What is the right age to let your child out to play on their own?
If I am honest, I am not sure that there is a "one size fits all" policy as it is difficult to set an exact age when it is safe for children to be out alone and getting the balance between independence and safety can be difficult.
When researching for this post, I found that the NSPCC say “We agree that children need to have time outside to play, but children under the age of eight are too young to be out unsupervised. We know that children under eight can’t judge speed and distance of moving vehicles. They still need help when crossing roads"
So I have a tween and a toddler, one who thinks they know better and one who wants to do everything her big sister does.

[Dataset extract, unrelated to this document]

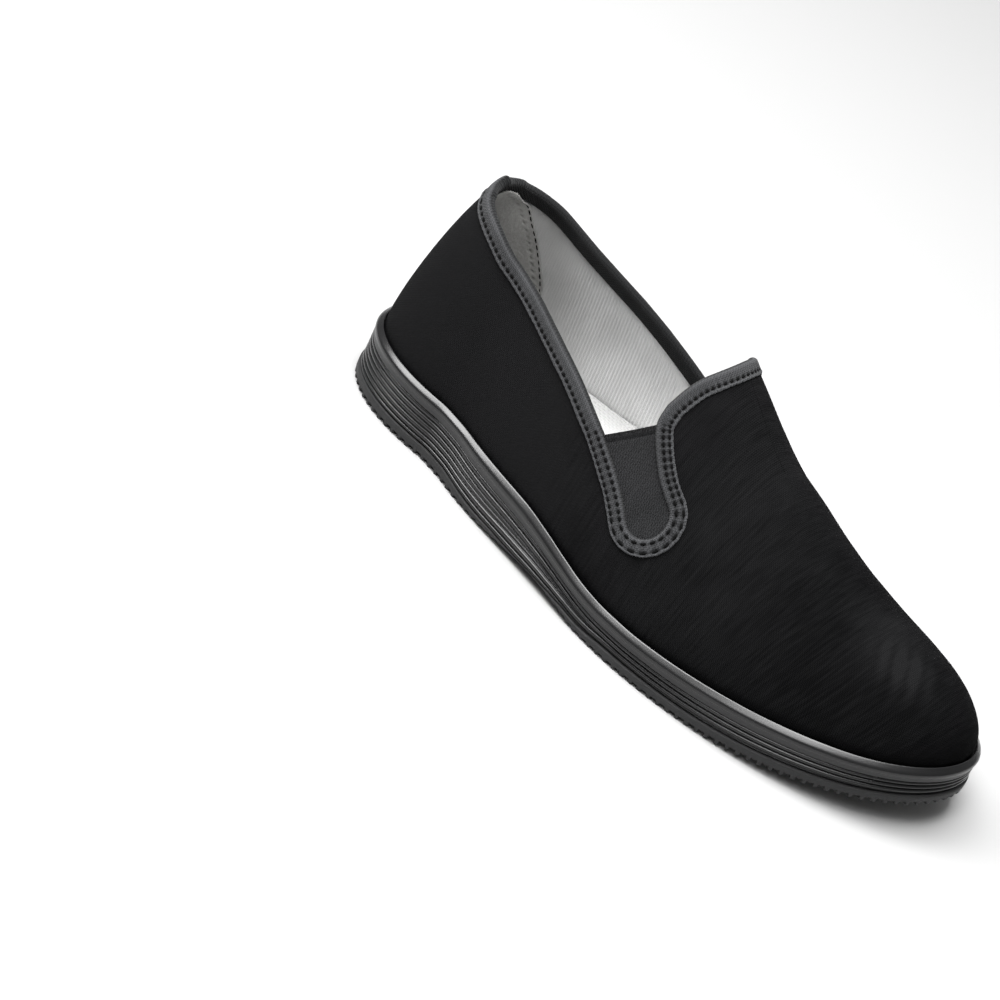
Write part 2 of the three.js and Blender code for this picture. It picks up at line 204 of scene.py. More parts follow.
def new_piece(name, points, faces, uv=None, masks=None, closed=True):
    """A smooth piece from points and four-cornered faces, riding on the shoe, with a flat
    map in metres for its weave and named masks from 0 to 1 for its finish."""
    mesh = bpy.data.meshes.new(name)
    mesh.vertices.add(len(points))
    mesh.vertices.foreach_set("co", to_frame(points).astype(np.float32).ravel())
    mesh.loops.add(faces.size)
    mesh.loops.foreach_set("vertex_index", faces.astype(np.int32).ravel())
    mesh.polygons.add(len(faces))
    mesh.polygons.foreach_set("loop_start", np.arange(len(faces), dtype=np.int32) * 4)
    mesh.update(calc_edges=True)
    if uv is not None:
        layer = mesh.uv_layers.new(name="cloth")
        layer.data.foreach_set("uv", uv[faces.ravel()].astype(np.float32).ravel())
    for mask, value in (masks or {}).items():
        layer = mesh.attributes.new(mask, "FLOAT", "POINT")
        layer.data.foreach_set("value", value.astype(np.float32))
    return seat_piece(mesh, name, closed)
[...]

The little one loves to be outside and is happy playing teaparties in the garden (with or without the cat!) but this doesn't have enough excitement for the tween.
The toddler plays under the kitchen window (usually shouting orders for drinks and snacks) but her big sister wants to be out playing. When the weather is good she wants to be out on her scooter, bike or skates (which always scares me) but the tween always has the toddler snapping at her heels.

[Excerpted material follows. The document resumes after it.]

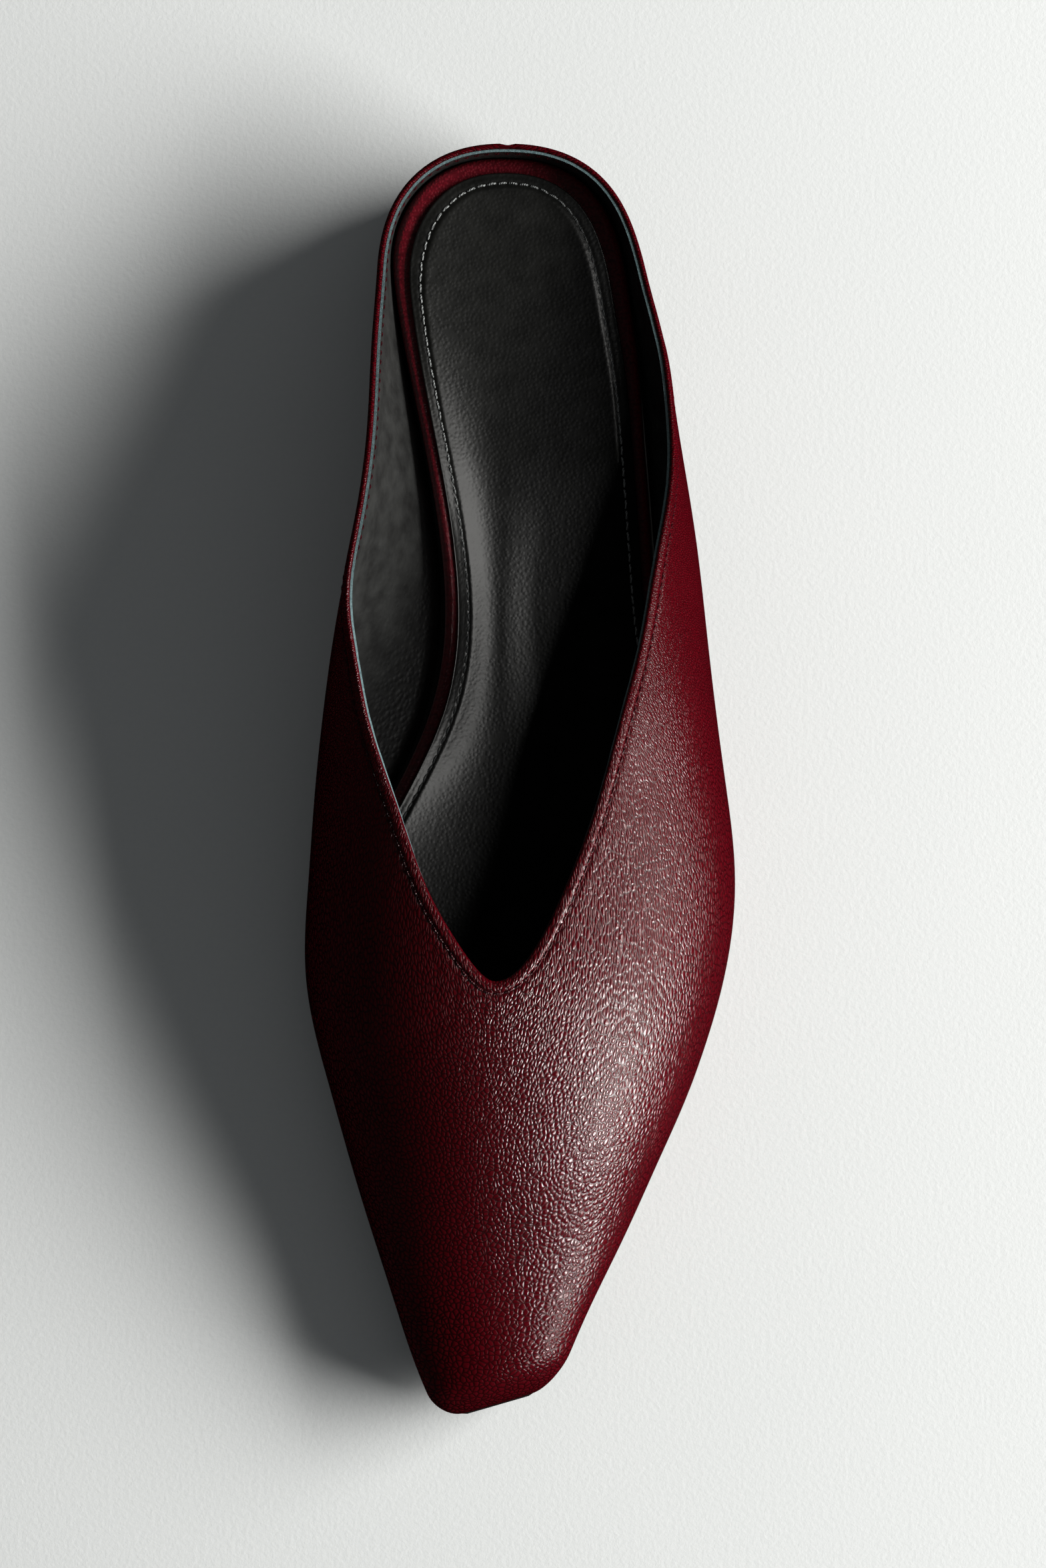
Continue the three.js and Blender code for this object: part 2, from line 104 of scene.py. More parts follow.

We are lucky to live in a small development which is pretty much in the middle of no where and unless someone is purposefully coming to visit, then there is very little traffic, so it is quite safe for the children to play outside. So much to the chagrin of the tween, the solution to allowing the toddler to play outside is playing with her big sister, while I watch on from kitchen window.

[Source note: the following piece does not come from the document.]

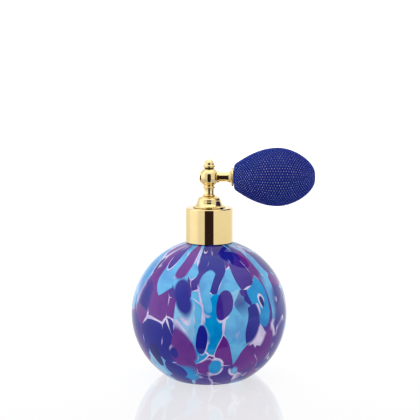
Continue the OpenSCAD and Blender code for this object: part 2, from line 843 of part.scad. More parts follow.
module tail_valve_body() {
    color("silver")
        difference() {
            turned_x([
                [tail_x0, 0], [tail_x0, tail_r - chamfer], [tail_x0 + chamfer, tail_r],
                [tail_x1 - chamfer, tail_r], [tail_x1, tail_r - chamfer], [tail_x1, 0]
            ]);
            rod_x(tail_x0 - cut, tail_seat_x, valve_r);
            rod_x(tail_seat_x - cut, tail_x1 + cut, seat_bore / 2);
        }
}

module tail_valve_ball() {
    color("silver")
        valve_ball(tail_ball_x);
}

module tail_valve_cage() {
    color("white")
        stop_disc(tail_cage_x);
}

bottle();
neck_ring();
neck_gasket();
collar_shell();
collar_liner();
neck_plug();
head_foot();
head_body();
riser_tube();
liquid_jet();
spray_nozzle();
finial();
finial_seal();
dip_tube();
arm_tube();
bulb_ferrule();
bulb_spigot();
outlet_valve_seat();
outlet_valve_ball();
outlet_valve_stop();
bulb_upper();
bulb_lower();
net_cover();
net_neck_cord();
net_tail_cord();
tail_valve_body();
tail_valve_ball();
tail_valve_cage();
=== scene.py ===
# %% [markdown]
# # A perfume atomiser with a netted squeeze bulb
# The CAD model gives the frame: every size, place and moving body. This script puts the finished
# surfaces around it: cased art glass, gold plate, rubber and a knitted net. All lengths are metres.

# %% Load the frame
import json
import math

import bmesh
import bpy
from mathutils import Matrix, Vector


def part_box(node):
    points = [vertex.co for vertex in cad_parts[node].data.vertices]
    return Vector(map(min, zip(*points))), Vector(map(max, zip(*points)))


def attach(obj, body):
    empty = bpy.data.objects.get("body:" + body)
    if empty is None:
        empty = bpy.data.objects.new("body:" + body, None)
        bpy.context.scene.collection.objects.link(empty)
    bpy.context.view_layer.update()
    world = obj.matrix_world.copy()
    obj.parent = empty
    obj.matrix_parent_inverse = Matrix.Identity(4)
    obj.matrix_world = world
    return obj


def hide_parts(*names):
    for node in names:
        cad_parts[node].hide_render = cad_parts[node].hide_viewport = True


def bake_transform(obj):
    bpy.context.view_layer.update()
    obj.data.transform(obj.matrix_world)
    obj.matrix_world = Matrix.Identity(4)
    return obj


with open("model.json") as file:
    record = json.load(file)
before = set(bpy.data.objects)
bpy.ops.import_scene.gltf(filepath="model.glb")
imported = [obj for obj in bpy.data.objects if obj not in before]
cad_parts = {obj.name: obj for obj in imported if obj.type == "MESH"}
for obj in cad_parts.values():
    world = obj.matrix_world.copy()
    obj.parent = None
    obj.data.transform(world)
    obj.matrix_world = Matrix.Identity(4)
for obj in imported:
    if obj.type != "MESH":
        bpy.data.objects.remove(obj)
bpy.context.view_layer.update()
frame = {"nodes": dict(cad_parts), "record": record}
MM = 0.001
scene = bpy.context.scene
scene.view_settings.view_transform = "Standard"

# %% [markdown]
# ## Places and sizes
# A finished piece has to lie exactly where its CAD piece lies. Numbers could be typed in again, but
# then the two would drift apart. So every size that the CAD model already holds is measured from
# the boxes of its nodes, and only what the CAD model leaves out gets a value of its own.

# %% Measure the frame
bottle_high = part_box("bottle")[1]
arm_low, arm_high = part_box("arm_tube")
net_low, net_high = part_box("net_cover")
disc_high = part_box("bulb_ferrule")[1]
seat_low, seat_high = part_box("bulb_upper")
plug_low, plug_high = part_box("tail_valve_body")
spigot_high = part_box("bulb_spigot")[1]
tail_low, tail_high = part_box("net_tail_cord")
neck_cord_low, neck_cord_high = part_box("net_neck_cord")

arm_z = (arm_low.z + arm_high.z) / 2
bulb_r = net_high.y
globe_r = bottle_high.x
rim_z = bottle_high.z
print("arm axis at", round(arm_z / MM, 2), "mm, globe radius", round(globe_r / MM, 2), "mm")

# %% [markdown]
# ## Camera
# A long lens from a little above the object keeps the upright lines upright. The camera stands
# straight in front of the arm, so the bottle, the arm and the bulb are all seen from the side. A
# small lens shift puts the object low in the frame without tilting the camera any further.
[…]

I know that when the tween goes to her friends for "playdates" or "hang out" (or whatever the cool thing is to do) that they are slowly now starting to play outside but I have no control over the traffic at her friends houses so I need to make sure that she remember the three Ws! Even as they get older and think they are independent it is important to make sure that they always tell you:
Who they are going out with,
Where they are going and
When they will be back.
I was never allowed out to play as a child and whilst I want to protect my girls fiercely, I also understand that they need to learn independence and responsbility but in my mind, they will never be old enough for me not to watch over them.
Do you allow your children to play out?